- Problem description
Read the material below. Count the lines containing "joints" and give that count alone.

- Data shown
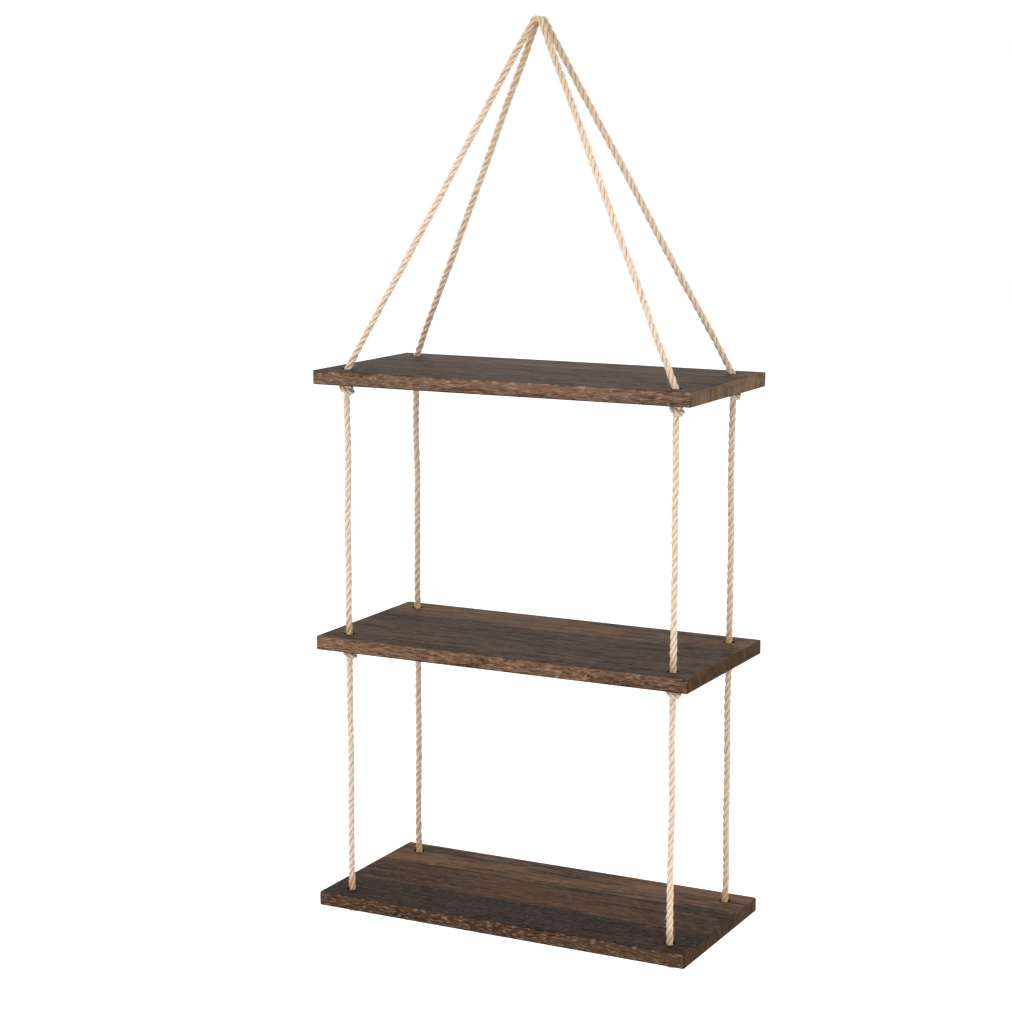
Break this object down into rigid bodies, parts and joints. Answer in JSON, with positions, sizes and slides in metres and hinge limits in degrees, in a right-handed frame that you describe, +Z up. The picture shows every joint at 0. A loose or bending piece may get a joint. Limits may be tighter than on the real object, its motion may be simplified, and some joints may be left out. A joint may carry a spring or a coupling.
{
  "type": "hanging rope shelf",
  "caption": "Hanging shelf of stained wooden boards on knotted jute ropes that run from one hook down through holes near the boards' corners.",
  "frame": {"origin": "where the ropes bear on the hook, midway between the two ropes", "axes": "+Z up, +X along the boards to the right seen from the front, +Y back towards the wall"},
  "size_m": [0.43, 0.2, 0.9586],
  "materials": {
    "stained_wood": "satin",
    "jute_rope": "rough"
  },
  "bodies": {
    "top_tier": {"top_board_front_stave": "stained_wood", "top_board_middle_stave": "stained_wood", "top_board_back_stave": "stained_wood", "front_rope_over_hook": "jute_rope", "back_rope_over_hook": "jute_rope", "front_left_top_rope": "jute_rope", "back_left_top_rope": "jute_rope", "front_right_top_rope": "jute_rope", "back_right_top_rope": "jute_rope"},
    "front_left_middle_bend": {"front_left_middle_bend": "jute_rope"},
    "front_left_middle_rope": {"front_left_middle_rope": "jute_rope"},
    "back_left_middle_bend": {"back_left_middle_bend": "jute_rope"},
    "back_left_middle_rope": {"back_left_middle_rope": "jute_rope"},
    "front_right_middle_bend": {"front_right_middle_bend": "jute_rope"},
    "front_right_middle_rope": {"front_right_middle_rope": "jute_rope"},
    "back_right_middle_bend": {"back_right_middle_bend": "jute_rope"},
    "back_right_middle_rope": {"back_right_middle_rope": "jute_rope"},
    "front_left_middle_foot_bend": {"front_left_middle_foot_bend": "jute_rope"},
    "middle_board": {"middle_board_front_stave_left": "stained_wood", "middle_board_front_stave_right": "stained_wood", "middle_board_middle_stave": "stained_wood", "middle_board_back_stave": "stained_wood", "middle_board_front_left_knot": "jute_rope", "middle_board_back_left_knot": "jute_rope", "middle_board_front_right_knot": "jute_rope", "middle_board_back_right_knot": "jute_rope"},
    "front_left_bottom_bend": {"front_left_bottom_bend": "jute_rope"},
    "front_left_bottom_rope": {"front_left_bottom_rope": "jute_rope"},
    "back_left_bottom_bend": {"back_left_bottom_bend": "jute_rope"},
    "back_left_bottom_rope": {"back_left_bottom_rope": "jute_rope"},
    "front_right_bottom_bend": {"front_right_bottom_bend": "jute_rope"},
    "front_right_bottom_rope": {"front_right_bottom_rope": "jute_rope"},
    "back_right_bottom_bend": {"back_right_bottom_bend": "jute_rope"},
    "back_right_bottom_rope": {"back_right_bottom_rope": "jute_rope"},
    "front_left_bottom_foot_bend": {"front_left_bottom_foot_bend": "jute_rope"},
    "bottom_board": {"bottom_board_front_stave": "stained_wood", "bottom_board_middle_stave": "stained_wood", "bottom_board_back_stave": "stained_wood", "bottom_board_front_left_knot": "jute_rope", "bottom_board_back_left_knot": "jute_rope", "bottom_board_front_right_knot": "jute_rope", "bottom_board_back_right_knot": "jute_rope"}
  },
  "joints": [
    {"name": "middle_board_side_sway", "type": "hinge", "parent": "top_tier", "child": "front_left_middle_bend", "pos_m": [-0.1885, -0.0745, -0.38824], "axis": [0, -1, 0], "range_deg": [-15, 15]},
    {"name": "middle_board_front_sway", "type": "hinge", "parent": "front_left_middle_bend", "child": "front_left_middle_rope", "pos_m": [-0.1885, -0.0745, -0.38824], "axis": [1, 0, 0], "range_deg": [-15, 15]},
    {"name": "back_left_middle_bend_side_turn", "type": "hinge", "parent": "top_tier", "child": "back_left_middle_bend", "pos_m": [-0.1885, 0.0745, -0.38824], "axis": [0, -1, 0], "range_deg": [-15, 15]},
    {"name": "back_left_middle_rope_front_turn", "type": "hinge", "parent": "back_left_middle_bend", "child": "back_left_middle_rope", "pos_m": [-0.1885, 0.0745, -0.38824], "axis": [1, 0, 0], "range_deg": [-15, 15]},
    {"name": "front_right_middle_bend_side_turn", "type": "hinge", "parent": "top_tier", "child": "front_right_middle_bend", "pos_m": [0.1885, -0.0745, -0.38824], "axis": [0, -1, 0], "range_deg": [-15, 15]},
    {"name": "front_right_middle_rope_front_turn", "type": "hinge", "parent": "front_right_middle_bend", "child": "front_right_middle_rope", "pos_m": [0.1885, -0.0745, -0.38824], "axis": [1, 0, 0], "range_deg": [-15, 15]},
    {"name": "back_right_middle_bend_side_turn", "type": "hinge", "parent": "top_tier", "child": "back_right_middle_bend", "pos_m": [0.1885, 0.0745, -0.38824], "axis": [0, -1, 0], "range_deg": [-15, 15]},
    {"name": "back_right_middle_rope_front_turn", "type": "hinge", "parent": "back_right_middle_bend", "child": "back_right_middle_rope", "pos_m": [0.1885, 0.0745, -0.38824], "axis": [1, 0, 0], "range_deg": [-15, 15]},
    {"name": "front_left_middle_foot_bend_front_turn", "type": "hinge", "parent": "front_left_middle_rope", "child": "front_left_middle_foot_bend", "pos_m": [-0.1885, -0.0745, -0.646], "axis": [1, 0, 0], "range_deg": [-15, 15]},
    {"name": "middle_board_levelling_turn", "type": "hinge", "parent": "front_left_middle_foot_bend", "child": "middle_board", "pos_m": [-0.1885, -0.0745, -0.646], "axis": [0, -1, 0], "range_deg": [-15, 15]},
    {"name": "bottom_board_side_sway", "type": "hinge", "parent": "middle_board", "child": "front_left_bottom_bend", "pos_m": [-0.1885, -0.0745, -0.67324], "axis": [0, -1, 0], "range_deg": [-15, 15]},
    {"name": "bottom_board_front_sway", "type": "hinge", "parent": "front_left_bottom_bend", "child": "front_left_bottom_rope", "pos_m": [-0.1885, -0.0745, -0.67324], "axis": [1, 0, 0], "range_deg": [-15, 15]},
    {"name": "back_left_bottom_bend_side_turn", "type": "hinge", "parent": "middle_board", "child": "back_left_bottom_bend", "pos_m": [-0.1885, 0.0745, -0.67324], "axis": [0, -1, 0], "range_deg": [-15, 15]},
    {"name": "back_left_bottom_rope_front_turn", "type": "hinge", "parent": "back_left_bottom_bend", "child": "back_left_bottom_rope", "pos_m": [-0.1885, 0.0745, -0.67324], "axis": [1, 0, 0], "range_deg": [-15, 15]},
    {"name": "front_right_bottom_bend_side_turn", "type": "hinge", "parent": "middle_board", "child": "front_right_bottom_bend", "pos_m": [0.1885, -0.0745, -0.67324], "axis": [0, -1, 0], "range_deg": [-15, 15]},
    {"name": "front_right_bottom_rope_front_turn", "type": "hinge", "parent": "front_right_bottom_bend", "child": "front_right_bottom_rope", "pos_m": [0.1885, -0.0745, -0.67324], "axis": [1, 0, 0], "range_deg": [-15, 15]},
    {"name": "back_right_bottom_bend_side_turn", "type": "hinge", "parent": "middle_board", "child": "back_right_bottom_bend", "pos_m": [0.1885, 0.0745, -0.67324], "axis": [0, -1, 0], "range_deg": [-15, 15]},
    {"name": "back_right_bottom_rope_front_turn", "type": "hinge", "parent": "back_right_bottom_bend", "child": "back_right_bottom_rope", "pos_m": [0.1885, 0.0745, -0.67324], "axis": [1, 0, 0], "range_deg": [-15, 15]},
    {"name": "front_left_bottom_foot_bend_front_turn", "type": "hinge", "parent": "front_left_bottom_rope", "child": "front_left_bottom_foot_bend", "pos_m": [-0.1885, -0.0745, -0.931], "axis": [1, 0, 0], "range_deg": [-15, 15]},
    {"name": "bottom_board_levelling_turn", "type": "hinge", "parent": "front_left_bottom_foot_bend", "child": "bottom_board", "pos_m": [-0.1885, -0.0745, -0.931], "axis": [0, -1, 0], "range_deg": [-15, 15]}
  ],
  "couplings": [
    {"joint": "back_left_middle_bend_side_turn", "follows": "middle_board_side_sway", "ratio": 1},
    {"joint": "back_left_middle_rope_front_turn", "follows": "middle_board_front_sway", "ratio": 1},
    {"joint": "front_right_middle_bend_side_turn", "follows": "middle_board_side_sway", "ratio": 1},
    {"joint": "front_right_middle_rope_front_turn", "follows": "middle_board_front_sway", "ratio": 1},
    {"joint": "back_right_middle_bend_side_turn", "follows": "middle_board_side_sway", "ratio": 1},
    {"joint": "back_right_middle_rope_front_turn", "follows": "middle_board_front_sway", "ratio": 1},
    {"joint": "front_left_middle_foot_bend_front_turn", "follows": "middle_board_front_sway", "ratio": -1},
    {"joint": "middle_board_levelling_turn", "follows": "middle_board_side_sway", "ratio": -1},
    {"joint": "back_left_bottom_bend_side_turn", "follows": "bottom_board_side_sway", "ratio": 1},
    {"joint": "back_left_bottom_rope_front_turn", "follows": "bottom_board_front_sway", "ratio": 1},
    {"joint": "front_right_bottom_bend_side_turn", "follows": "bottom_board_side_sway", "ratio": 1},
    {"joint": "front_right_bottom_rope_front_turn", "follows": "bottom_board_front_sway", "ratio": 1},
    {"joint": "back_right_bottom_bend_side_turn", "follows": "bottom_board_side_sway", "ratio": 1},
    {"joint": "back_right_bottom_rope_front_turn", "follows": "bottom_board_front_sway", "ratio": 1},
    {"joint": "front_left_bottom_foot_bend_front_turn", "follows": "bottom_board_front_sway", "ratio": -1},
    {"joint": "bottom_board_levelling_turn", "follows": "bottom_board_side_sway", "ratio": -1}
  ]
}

- Answer in full
2